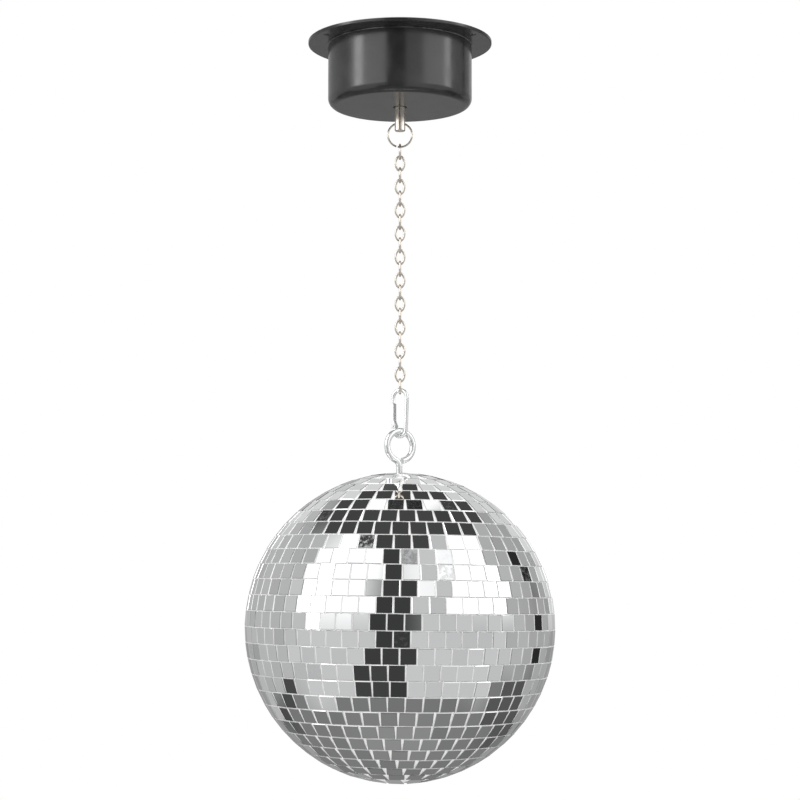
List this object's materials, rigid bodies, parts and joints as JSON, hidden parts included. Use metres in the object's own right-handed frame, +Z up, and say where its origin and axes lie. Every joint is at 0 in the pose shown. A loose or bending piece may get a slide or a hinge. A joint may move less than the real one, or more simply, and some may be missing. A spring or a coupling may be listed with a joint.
{
  "type": "mirror ball",
  "caption": "Mirror ball of flat square glass tiles on a white core, hung by eyebolt, snap hook and link chain from a geared ceiling motor in a round black housing.",
  "frame": {"origin": "centre of the base plate's top face, which meets the ceiling", "axes": "+Z up into the ceiling; the ball hangs along -Z; the front of the object faces -Y and the cable entry faces +Y"},
  "size_m": [0.2, 0.2, 0.482],
  "materials": {
    "painted_steel": "semi-gloss black paint",
    "zinc_screw": "zinc plate",
    "black_rubber": "matte",
    "white_nylon": "moulded",
    "brass": "turned",
    "bronze": "sintered",
    "lead_insulation": "soft sleeve",
    "plated_steel": "zinc plate",
    "copper_coil": "enamelled wire",
    "bright_steel": "ground",
    "ferrite": "sintered",
    "gear_nylon": "moulded",
    "nickel": "nickel plate",
    "chrome": "bright plate",
    "zinc_washer": "zinc plate",
    "white_core": "moulded, with white adhesive",
    "mirror_glass": "silvered glass"
  },
  "bodies": {
    "motor_unit": {"base_plate": "painted_steel", "cover_cup": "painted_steel", "cover_screws": "zinc_screw", "cable_grommet": "black_rubber", "terminal_block": "white_nylon", "terminal_screws": "brass", "lead_wires": "lead_insulation", "standoffs": "plated_steel", "upper_gear_plate": "plated_steel", "gear_spacers": "plated_steel", "lower_gear_plate": "plated_steel", "frame_screws": "zinc_screw", "motor_can": "plated_steel", "pole_ring": "plated_steel", "coil_bobbin": "white_nylon", "coil_winding": "copper_coil", "gear_axles": "bright_steel", "output_bush": "bronze"},
    "rotor": {"rotor_magnet": "ferrite", "rotor_pinion": "gear_nylon"},
    "first_gear": {"first_gear": "gear_nylon"},
    "second_gear": {"second_gear": "gear_nylon"},
    "output": {"output_gear": "gear_nylon", "output_shaft": "nickel", "shaft_clip": "bright_steel"},
    "ring": {"split_ring": "nickel"},
    "link_01": {"chain_link_01": "nickel"},
    "link_02": {"chain_link_02": "nickel"},
    "link_03": {"chain_link_03": "nickel"},
    "link_04": {"chain_link_04": "nickel"},
    "link_05": {"chain_link_05": "nickel"},
    "link_06": {"chain_link_06": "nickel"},
    "link_07": {"chain_link_07": "nickel"},
    "link_08": {"chain_link_08": "nickel"},
    "link_09": {"chain_link_09": "nickel"},
    "link_10": {"chain_link_10": "nickel"},
    "link_11": {"chain_link_11": "nickel"},
    "link_12": {"chain_link_12": "nickel"},
    "link_13": {"chain_link_13": "nickel"},
    "link_14": {"chain_link_14": "nickel"},
    "link_15": {"chain_link_15": "nickel"},
    "link_16": {"chain_link_16": "nickel"},
    "link_17": {"chain_link_17": "nickel"},
    "link_18": {"chain_link_18": "nickel"},
    "link_19": {"chain_link_19": "nickel"},
    "link_20": {"chain_link_20": "nickel"},
    "link_21": {"chain_link_21": "nickel"},
    "hook": {"hook_body": "chrome", "gate_pin": "bright_steel"},
    "gate": {"hook_gate": "chrome", "gate_spring": "bright_steel"},
    "ball": {"eyebolt": "chrome", "eye_washer": "zinc_washer", "eye_nut": "zinc_washer", "core_upper": "white_core", "core_lower": "white_core", "tiles_top_cap": "mirror_glass", "tiles_upper": "mirror_glass", "tiles_lower": "mirror_glass", "tiles_bottom_cap": "mirror_glass"}
  },
  "joints": [
    {"name": "shaft_spin", "type": "hinge", "parent": "motor_unit", "child": "output", "pos_m": [0, 0, -0.045], "axis": [0, 0, -1], "continuous": true},
    {"name": "rotor_spin", "type": "hinge", "parent": "motor_unit", "child": "rotor", "pos_m": [-0.003, 0.015, -0.01], "axis": [0, 0, -1], "continuous": true},
    {"name": "first_gear_spin", "type": "hinge", "parent": "motor_unit", "child": "first_gear", "pos_m": [-0.018, 0.015, -0.025], "axis": [0, 0, -1], "continuous": true},
    {"name": "second_gear_spin", "type": "hinge", "parent": "motor_unit", "child": "second_gear", "pos_m": [-0.018, 0, -0.025], "axis": [0, 0, -1], "continuous": true},
    {"name": "ring_swing", "type": "hinge", "parent": "output", "child": "ring", "pos_m": [0, 0, -0.0535], "axis": [-1, 0, 0], "range_deg": [-60, 60]},
    {"name": "link_01_swing", "type": "hinge", "parent": "ring", "child": "link_01", "pos_m": [0, 0, -0.06913], "axis": [1, 0, 0], "range_deg": [-60, 60]},
    {"name": "link_02_swing", "type": "hinge", "parent": "link_01", "child": "link_02", "pos_m": [0, 0, -0.07697], "axis": [0, 1, 0], "range_deg": [-60, 60]},
    {"name": "link_03_swing", "type": "hinge", "parent": "link_02", "child": "link_03", "pos_m": [0, 0, -0.08466], "axis": [-1, 0, 0], "range_deg": [-60, 60]},
    {"name": "link_04_swing", "type": "hinge", "parent": "link_03", "child": "link_04", "pos_m": [0, 0, -0.09235], "axis": [0, -1, 0], "range_deg": [-60, 60]},
    {"name": "link_05_swing", "type": "hinge", "parent": "link_04", "child": "link_05", "pos_m": [0, 0, -0.10004], "axis": [1, 0, 0], "range_deg": [-60, 60]},
    {"name": "link_06_swing", "type": "hinge", "parent": "link_05", "child": "link_06", "pos_m": [0, 0, -0.10773], "axis": [0, 1, 0], "range_deg": [-60, 60]},
    {"name": "link_07_swing", "type": "hinge", "parent": "link_06", "child": "link_07", "pos_m": [0, 0, -0.11542], "axis": [-1, 0, 0], "range_deg": [-60, 60]},
    {"name": "link_08_swing", "type": "hinge", "parent": "link_07", "child": "link_08", "pos_m": [0, 0, -0.12311], "axis": [0, -1, 0], "range_deg": [-60, 60]},
    {"name": "link_09_swing", "type": "hinge", "parent": "link_08", "child": "link_09", "pos_m": [0, 0, -0.1308], "axis": [1, 0, 0], "range_deg": [-60, 60]},
    {"name": "link_10_swing", "type": "hinge", "parent": "link_09", "child": "link_10", "pos_m": [0, 0, -0.13849], "axis": [0, 1, 0], "range_deg": [-60, 60]},
    {"name": "link_11_swing", "type": "hinge", "parent": "link_10", "child": "link_11", "pos_m": [0, 0, -0.14618], "axis": [-1, 0, 0], "range_deg": [-60, 60]},
    {"name": "link_12_swing", "type": "hinge", "parent": "link_11", "child": "link_12", "pos_m": [0, 0, -0.15387], "axis": [0, -1, 0], "range_deg": [-60, 60]},
    {"name": "link_13_swing", "type": "hinge", "parent": "link_12", "child": "link_13", "pos_m": [0, 0, -0.16156], "axis": [1, 0, 0], "range_deg": [-60, 60]},
    {"name": "link_14_swing", "type": "hinge", "parent": "link_13", "child": "link_14", "pos_m": [0, 0, -0.16925], "axis": [0, 1, 0], "range_deg": [-60, 60]},
    {"name": "link_15_swing", "type": "hinge", "parent": "link_14", "child": "link_15", "pos_m": [0, 0, -0.17694], "axis": [-1, 0, 0], "range_deg": [-60, 60]},
    {"name": "link_16_swing", "type": "hinge", "parent": "link_15", "child": "link_16", "pos_m": [0, 0, -0.18463], "axis": [0, -1, 0], "range_deg": [-60, 60]},
    {"name": "link_17_swing", "type": "hinge", "parent": "link_16", "child": "link_17", "pos_m": [0, 0, -0.19232], "axis": [1, 0, 0], "range_deg": [-60, 60]},
    {"name": "link_18_swing", "type": "hinge", "parent": "link_17", "child": "link_18", "pos_m": [0, 0, -0.20001], "axis": [0, 1, 0], "range_deg": [-60, 60]},
    {"name": "link_19_swing", "type": "hinge", "parent": "link_18", "child": "link_19", "pos_m": [0, 0, -0.2077], "axis": [-1, 0, 0], "range_deg": [-60, 60]},
    {"name": "link_20_swing", "type": "hinge", "parent": "link_19", "child": "link_20", "pos_m": [0, 0, -0.21539], "axis": [0, -1, 0], "range_deg": [-60, 60]},
    {"name": "link_21_swing", "type": "hinge", "parent": "link_20", "child": "link_21", "pos_m": [0, 0, -0.22308], "axis": [1, 0, 0], "range_deg": [-60, 60]},
    {"name": "hook_swing", "type": "hinge", "parent": "link_21", "child": "hook", "pos_m": [0, 0, -0.23077], "axis": [0.2588, 0.9659, 0], "range_deg": [-40, 40]},
    {"name": "gate_open", "type": "hinge", "parent": "hook", "child": "gate", "pos_m": [-0.00381, 0.0022, -0.25195], "axis": [-0.5, -0.866, 0], "range_deg": [-28, 0], "stiffness_Nm_per_rad": 0.02, "springref_deg": 20.05},
    {"name": "ball_swing", "type": "hinge", "parent": "hook", "child": "ball", "pos_m": [0, 0, -0.25875], "axis": [0.7071, -0.7071, 0], "range_deg": [-25, 25]}
  ],
  "couplings": [
    {"joint": "second_gear_spin", "follows": "shaft_spin", "ratio": -4},
    {"joint": "first_gear_spin", "follows": "shaft_spin", "ratio": 20},
    {"joint": "rotor_spin", "follows": "shaft_spin", "ratio": -100}
  ]
}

▶ DIRECTIONS
Look through the data above. Each line containing the word "materials" needs to be copied.

▶ FULL SOLUTION
List this object's materials, rigid bodies, parts and joints as JSON, hidden parts included. Use metres in the object's own right-handed frame, +Z up, and say where its origin and axes lie. Every joint is at 0 in the pose shown. A loose or bending piece may get a slide or a hinge. A joint may move less than the real one, or more simply, and some may be missing. A spring or a coupling may be listed with a joint.
  "materials": {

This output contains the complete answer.